Adam Curtis continues onward, discussing another kind of “self-regulating ecosystem,” in the form of the countercultural communes of the 1960s and 70s. In short, thousands of young people were moving out of cities and joining unregulated, egalitarian communities in the wilderness and deserts. “The communes deliberately had no hierarchy of control or authority,” summarizes Curtis. “Instead, the central idea was that everyone should see themselves as part of a system— a distributed network that could stabilize itself, just like the ecosystems in nature.” Yet again, while this theory of self-regulation is profoundly appealing in its simplicity, it also proved to be false for many of these communities. “Most lasted no more than 3 years, some for less than 6 months. And what tore them all apart was the very thing that was supposed to have been banished: power.” In a series of interviews with former commune members, Curtis shows that without any regulation, stronger personalities rose to the top, leaving the weaker personalities with no structured mechanism of opposition. Differences in intelligence, education, confidence, charisma, and even physical fitness imposed an inescapable hierarchy on these communes that doomed them to fracture and failure. The lesson here is profound: contrary to one’s own instincts, equality is not a natural state. Without having a governmental and legal structure imposing true equality, these communities were helpless against the influence of powerful individuals.
In the last week, it has felt like powerful opposing forces in our country are pulling it apart at the seams. Our nation’s celebration of its independence was cut short when Alton Sterling was murdered by a police officer on the 5th, Philando Castile was shot and killed during a traffic stop while a four year old girl sat in the back seat on the 6th, and then five police officers were killed by a sniper on the 7th— all while the Republican nominee tweets anti-semitic memes and the Democratic nominee is scolded for being “extremely careless” with classified material by the FBI. And all of it less than a month after Orlando. The conversation that I keep having over and over with my friends in the last few days has been about what we can actually do. Thoughts and prayers aren’t enough. Tweets and expressions of outrage aren’t enough. What do we do? Can the democratization of the internet age help us solve these problems through self-regulation and global collaboration? Or does change need to come from the top down? How does a modern society efficiently address their major systemic issues?

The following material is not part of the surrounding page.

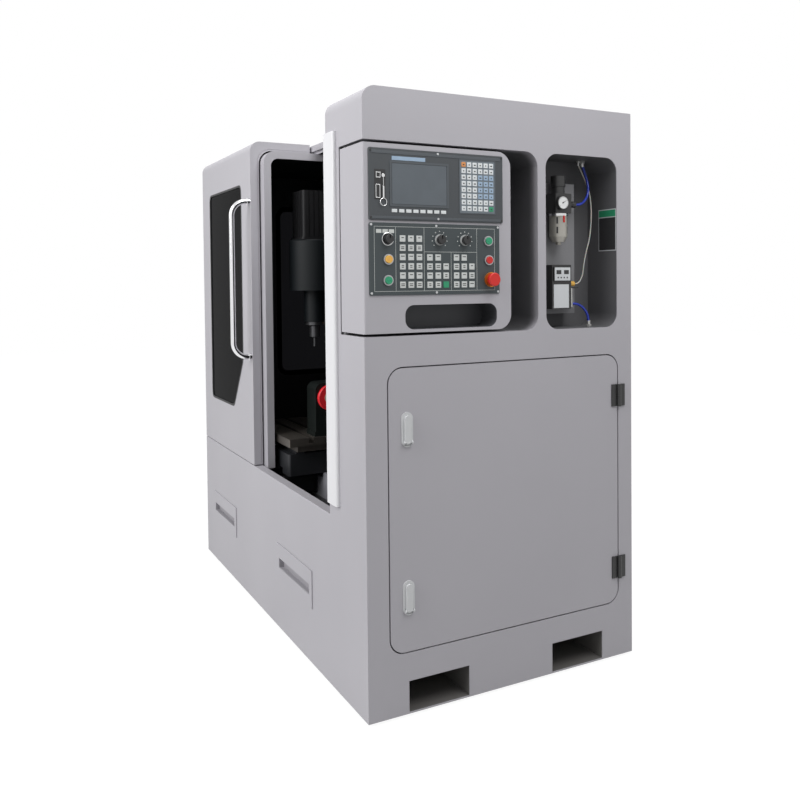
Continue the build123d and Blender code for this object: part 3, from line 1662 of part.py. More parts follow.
# Adjusting knob of the regulator
with BuildPart() as air_knob:
    with BuildSketch(level(block_top + bonnet_height + seat_gap)):
        with Locations((regulator_x, regulator_y)):
            RegularPolygon(air_knob_radius, 16)
    extrude(amount=air_knob_height)
    chamfer(air_knob.edges().group_by(Axis.Z)[-1], 1)
finish(air_knob.part, "air_knob", black_plastic)

# Pressure gauge in front of the regulator
with BuildPart() as air_gauge:
    gauge_y = regulator_y - gauge_shift
    gauge_back = regulator_x + regulator_block / 2
    with BuildSketch(side_plane(gauge_back)):
        with Locations((gauge_y, regulator_z)):
            Circle(gauge_stem_radius)
    extrude(amount=gauge_stem)
    with BuildSketch(side_plane(gauge_back + gauge_stem)):
        with Locations((gauge_y, regulator_z)):
            Circle(gauge_radius)
    extrude(amount=gauge_depth)
    with BuildSketch(side_plane(gauge_back + gauge_stem + gauge_depth)):
        with Locations((gauge_y, regulator_z)):
            Circle(gauge_radius - 2.5)
    extrude(amount=-1.5, mode=Mode.SUBTRACT)
finish(air_gauge.part, "air_gauge", black_plastic)

# Filter bowl, turned, with its drain at the bottom
with BuildPart() as filter_bowl:
    bowl_top = block_bottom
    with BuildSketch(Plane.XZ.offset(-regulator_y)):
        with BuildLine():
            Polyline(
                (regulator_x, bowl_top),
                (regulator_x + bowl_radius, bowl_top),
                (regulator_x + bowl_radius, bowl_top - bowl_length * 0.8),
                (regulator_x + bowl_radius * 0.7, bowl_top - bowl_length),
                (regulator_x + port_radius, bowl_top - bowl_length),
                (regulator_x + port_radius, bowl_top - bowl_length - port_radius),
                (regulator_x, bowl_top - bowl_length - port_radius),
                close=True,
            )
        make_face()
    revolve(axis=Axis((regulator_x, regulator_y, 0), (0, 0, 1)))
finish(filter_bowl.part, "filter_bowl", (0.55, 0.55, 0.52))

# Pressure switch with a display bezel and a side port
with BuildPart() as pressure_switch:
    with BuildSketch(side_plane(mount_face)):
        round_rect_between(
            switch_y - switch_width / 2, switch_bottom,
            switch_y + switch_width / 2, switch_bottom + switch_height, sheet,
        )
    extrude(amount=switch_depth)
    with BuildSketch(side_plane(mount_face + switch_depth)):
        with Locations((switch_y, switch_bottom + switch_height - switch_bezel * 0.65)):
            Rectangle(switch_bezel_length, switch_bezel)
    extrude(amount=switch_bezel_depth)
    with BuildSketch(front_plane(switch_y + switch_width / 2)):
        with Locations((mount_face + switch_depth / 2, switch_port_z)):
            Circle(switch_port_radius)
    extrude(amount=-port_length / 2)
    with BuildSketch(front_plane(switch_y + switch_width / 2)):
        with Locations((mount_face + switch_depth / 2, sense_z)):
            Circle(switch_port_radius / 2)
    extrude(amount=-port_length / 2)
finish(pressure_switch.part, "pressure_switch", black_plastic)


def tube_along(points, radius):
    """Round tube along straight runs joined by arcs as large as the runs allow."""
    corners = [Vector(point) for point in points]
    radii = []
    for before, here, after in zip(corners, corners[1:], corners[2:]):
        turn = radians((here - before).get_angle(after - here))
        shorter = min((here - before).length, (after - here).length)
        radii.append(0.45 * shorter / (sin(turn / 2) / cos(turn / 2)))
    with BuildLine() as route:
        FilletPolyline(*corners, radius=radii)
    line = route.wires()[0]
    with BuildSketch(Plane(origin=line @ 0, z_dir=line % 0)) as section:
        Circle(radius)
    sweep(sections=section.sketch, path=line)
    print("tube radii", [round(value, 1) for value in radii], "length", round(line.length, 1))


# Blue air tubes: the regulator's outlet up to the roof of the niche, and the switch's down to its floor
outlet_y = regulator_y + regulator_block / 2 + port_length
switch_port_x = mount_face + switch_depth / 2
switch_port_y = switch_y + switch_width / 2 + port_length / 2
with BuildPart() as air_tubes:
    tube_along(
        [
            (regulator_x, outlet_y, regulator_z),
            (regulator_x, outlet_y + 4 * tube_step, regulator_z),
            (regulator_x - tube_step, outlet_y + 7.4 * tube_step, regulator_z + 2.8 * tube_step),
            (regulator_x - 2.2 * tube_step, outlet_y + 8.8 * tube_step, regulator_z + 6.6 * tube_step),
            (regulator_x - 3.4 * tube_step, outlet_y + 8.4 * tube_step, regulator_z + 10.6 * tube_step),
            (regulator_x - 4 * tube_step, outlet_y + 7.6 * tube_step, recess_top - bulkhead_length),
        ],
        air_tube_radius,
    )
    tube_along(
        [
            (switch_port_x, switch_port_y, switch_port_z),
            (switch_port_x, switch_port_y + 3 * tube_step, switch_port_z),
            (switch_port_x + 0.4 * tube_step, switch_port_y + 5.2 * tube_step, switch_port_z - 1.4 * tube_step),
            (switch_port_x + 0.8 * tube_step, switch_port_y + 6.6 * tube_step, switch_port_z - 3.6 * tube_step),
            (switch_port_x + 0.8 * tube_step, switch_port_y + 7 * tube_step, recess_bottom + bulkhead_length),
        ],
        air_tube_radius,
    )
finish(air_tubes.part, "air_tubes", (0.15, 0.2, 0.75))

# Thin clear sensing tube from the roof of the niche to the pressure switch
with BuildPart() as sense_tube:
    tube_along(
        [
            (niche_back + 5 * tube_step, niche_far - 7.8 * tube_step, recess_top - bulkhead_length),
            (niche_back + 5.4 * tube_step, niche_far - 6 * tube_step, recess_top - 5 * tube_step),
            (niche_back + 6.2 * tube_step, niche_far - 4.2 * tube_step, recess_top - 9.6 * tube_step),
            (niche_back + 6.8 * tube_step, niche_far - 3.8 * tube_step, recess_top - 15 * tube_step),
            (niche_back + 7 * tube_step, niche_far - 4 * tube_step, recess_top - 20.5 * tube_step),
            (niche_back + 7.4 * tube_step, niche_far - 5 * tube_step, recess_top - 25.8 * tube_step),
            (niche_back + 7.6 * tube_step, niche_far - 6.8 * tube_step, recess_top - 30.8 * tube_step),
            (switch_port_x, switch_port_y + 5.7 * tube_step, sense_z + 6.4 * tube_step),
            (switch_port_x, switch_port_y + 5.1 * tube_step, sense_z + 2.4 * tube_step),
            (switch_port_x, switch_port_y + 3.4 * tube_step, sense_z),
            (switch_port_x, switch_port_y, sense_z),
        ],
        sense_tube_radius,
    )
finish(sense_tube.part, "sense_tube", (0.8, 0.8, 0.78))
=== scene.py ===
# %% [markdown]
# # A compact machining center, dressed for a picture
# The machine is already modelled: sheet metal cabin, sliding door, control box, and a small
# mill inside. This script gives every part its finish and adds the thin trim that belongs on them.
# Everything is in metres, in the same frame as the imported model, so a piece goes where its part is.

# %% Load the frame
import json
from math import cos, pi, radians, sin

import bmesh
import bpy
from mathutils import Matrix, Vector


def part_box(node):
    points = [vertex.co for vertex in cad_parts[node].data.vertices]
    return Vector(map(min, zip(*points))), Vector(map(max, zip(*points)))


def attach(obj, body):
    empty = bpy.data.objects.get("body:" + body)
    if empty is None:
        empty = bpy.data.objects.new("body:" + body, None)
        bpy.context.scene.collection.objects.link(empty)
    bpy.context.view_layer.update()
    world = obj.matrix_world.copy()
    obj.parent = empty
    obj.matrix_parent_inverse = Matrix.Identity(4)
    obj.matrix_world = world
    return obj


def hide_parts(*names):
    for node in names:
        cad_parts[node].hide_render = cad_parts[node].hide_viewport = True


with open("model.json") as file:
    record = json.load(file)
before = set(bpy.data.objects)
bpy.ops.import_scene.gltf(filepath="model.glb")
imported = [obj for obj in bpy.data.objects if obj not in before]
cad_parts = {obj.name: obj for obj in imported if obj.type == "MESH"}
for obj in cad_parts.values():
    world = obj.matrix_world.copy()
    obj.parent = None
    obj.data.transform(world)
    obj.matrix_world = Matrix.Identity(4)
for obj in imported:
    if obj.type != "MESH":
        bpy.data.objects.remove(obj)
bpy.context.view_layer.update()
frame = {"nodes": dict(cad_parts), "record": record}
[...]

I’ve thought about this question a lot in the last few days, and I kept coming back to one of the central theses of Adam Curtis’ documentary. “What we are discovering is that if we see ourselves as components in a system, that it is very difficult to change the world. It is a very good way of organizing things, even rebellions, but it offers no ideas about what comes next. And just like in the communes, it leaves us helpless in the face of those already in power in the world.” In other words, the computer age has propagated this idea of human beings as software, running on hardware in the form of the status quo. And while this mindset might seem harmless, it does in fact fully dismantle our ability to challenge that hardware, to rewire and rebuild it on an elemental level.

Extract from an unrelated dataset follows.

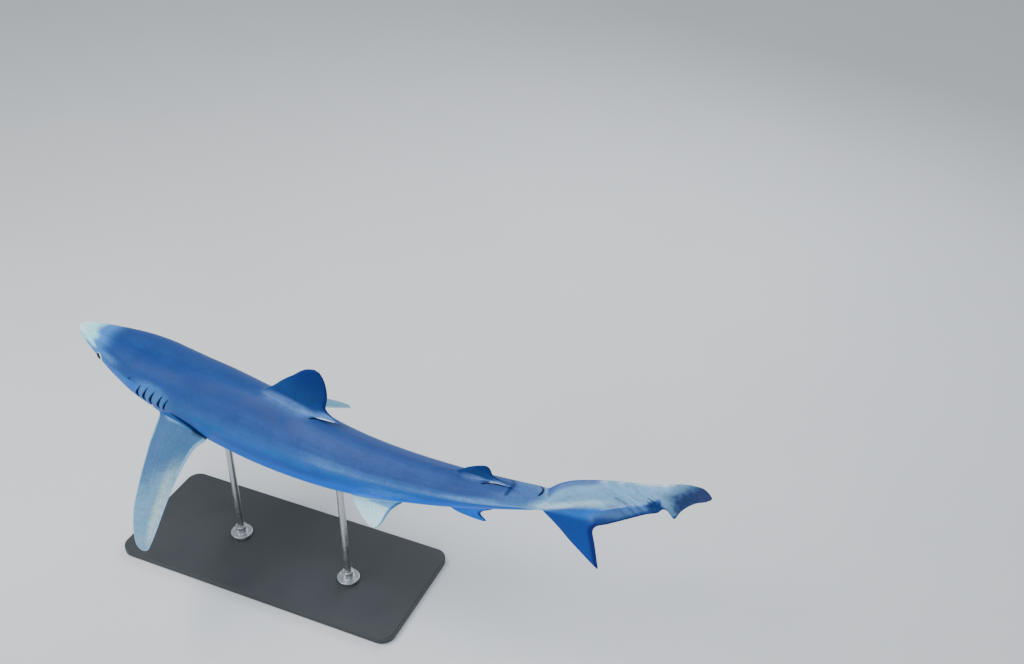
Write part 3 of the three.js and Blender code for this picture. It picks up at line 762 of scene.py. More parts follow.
def markings(v):  # where each colour lies, 0 to 1, from the place along, round and out from the body
    s, fin, span, chord = v["along"] * 1000, v["fin"], v["span"], v["chord"]
    high = np.degrees(np.arcsin(np.clip(v["girth"], -1, 1)))
    up = v["tailUp"] * 100
    body = fall(fin, 0.3, 1)
    lean = tail["lean"] * np.maximum(0, -up - tail["leanBelow"])
    row = s - np.where(s > tail["start"], lean, 0)
    one = dict(height=high / 90)
    one["rear"] = ease(s, 350, 1100)
    one["flow"] = chord * ease(fin, 0, 0.6)
    # head
    shift = curve([[-90, 60], [-20, 60], [-8, 20], [0, 2], [4, 8], [10, 20], [23, 22], [33, 2], [42, -2],
                   [50, 8], [60, 5], [70, -8], [80, -16], [90, -18]])(high)
    shift = mix(shift, -16, ease(-v["flank"], 0, 0.2) * ease(high, 25, 45))
    one["snout"] = fall(s - shift, 70, 128) * (1 - 0.8 * ease(-high, 22, 50))
    one["snoutCore"] = fall(s - shift, 20, 95) * ease(high, 5, 40)
    # painted shade on the underside of the snout
    one["snoutLow"] = between(s, 48, 80, 125, 150) * fall(high, 5, 26) * (high > -25) * body
    one["haze"] = fall(s - shift - 12 * ease(high, 55, 80) - 10 * bump(high, 36, 14), 98, 200)
    one["cheek"] = bump(high, 21, 20) * between(s, 150, 175, 195, 290) * body
    # painted shade on the underside of the head
    one["headLow"] = between(s, 110, 170, 330, 480) * fall(high, 1, 13) * ease(high, -48, -30) * body
    one["gillPatch"] = bump(s, 412, 120) * fall(np.abs(high - 5), 3, 33) * body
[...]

Beginning in the 1980s, it became very fashionable to say that more government is never the solution. So fashionable, in fact, that even the Democrats found themselves saying it from time to time by the mid-90s. This is an argument again rooted in a belief in self-regulation, in the free market. These people believe that the natural order of things should be given space to flourish, and government needs to get out of the way. What Adam Curtis’s film and our current political climate has shown, however, is that this belief in the myth of equilibrium has stunted our growth. Unlike smaller, more politically limber, often quite socialistic countries around the world, we are too encumbered with fear, bureaucracy, and inertia to actually fight for radical, sweeping reforms that can keep pace with our ever-changing world. It may be partially due to the coupling of Republican politics with religion and ethnicity, as that association has created a political climate of tribalism and infallibility. The “problem” is never on the inside going out, it is always from the outside, coming in.

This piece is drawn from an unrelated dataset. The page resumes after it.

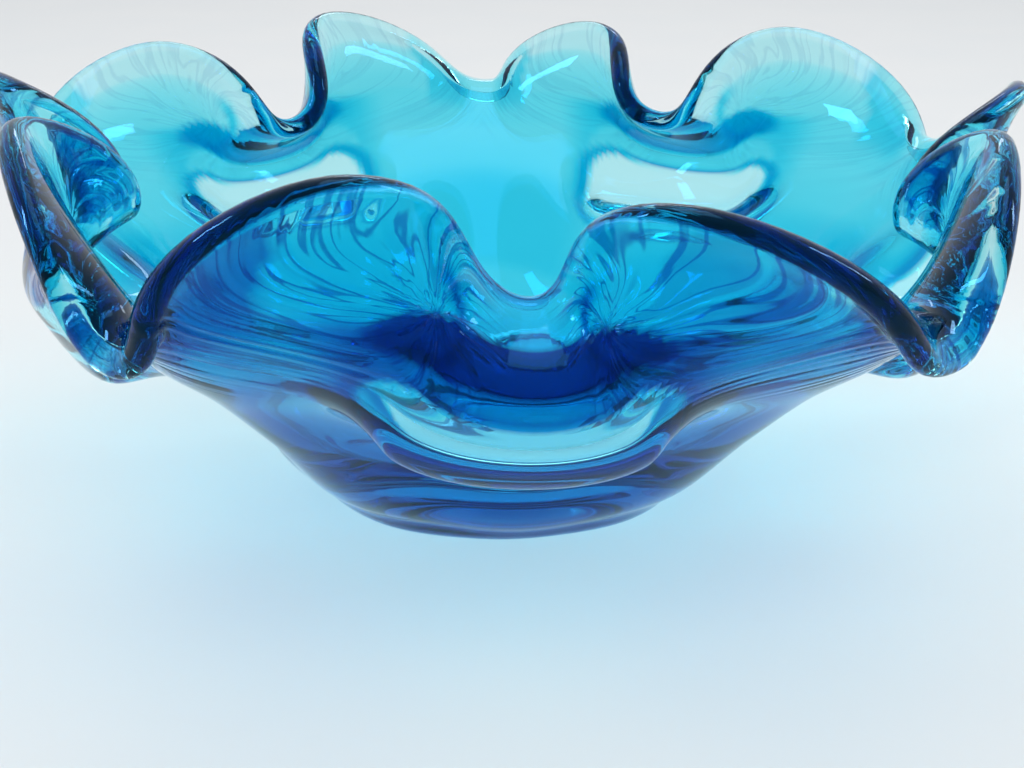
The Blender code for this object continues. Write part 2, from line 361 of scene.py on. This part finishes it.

I am not saying that any one particular piece of legislation or act of governance could have saved Alton or Philando. Rather, I am saying that when a problem is systemic, that means the system needs an overhaul, and that means a willingness to re-configure the hardware. Clearly we all hunger for this overhaul, just look at the meteoric rise of Trump and Sanders. After all, as Curtis’ examples show, attempting to seek an original "equilibrium" is a futile pursuit of a debunked fallacy. Every moment that passes where the system is not revised is one step closer to a system that is antiquated and irrelevant. If we are to learn anything useful from the computer age, it is that as soon as something is set in stone, it starts becoming obsolete. Instead of attempting to obsessively protect that teetering tower that the status quo has built, we should be purposely tearing it down. We should be taking a hammer to it, sifting through the pieces, and re-building it for this moment in history.
So, what do we actually do? I think we need to start taking politics seriously. We need to understand that we cannot self-regulate, and that even open systems like Wikipedia have strict governing principles that maintain order and have evolved over time. Founding documents get amended. Government is not only our ally, but it is the only thing keeping humanity afloat, promoting true equality and allowing unprecedented coordinated action to solve problems that would otherwise destroy us all. We need to vote, to campaign, to run for office. Talk to people that you disagree with and engage them in a healthy debate. For God’s sake, we need work overtime to get anyone who only cares about partisan horse races and obstructionism out of office. We in the arts should try our best to make things that can affect and change the conversation in an unexpected way. We need to knock our culture and our government out of auto-pilot and aggressively establish the new normal. This won’t fix anything overnight, but it will begin our collective adaption to treating government not as a constant, but as a reflection of us, always in flux, always looking towards the horizon. And then, inevitably, this new normal will become obsolete, and it will have to come toppling down once again. And again. And again.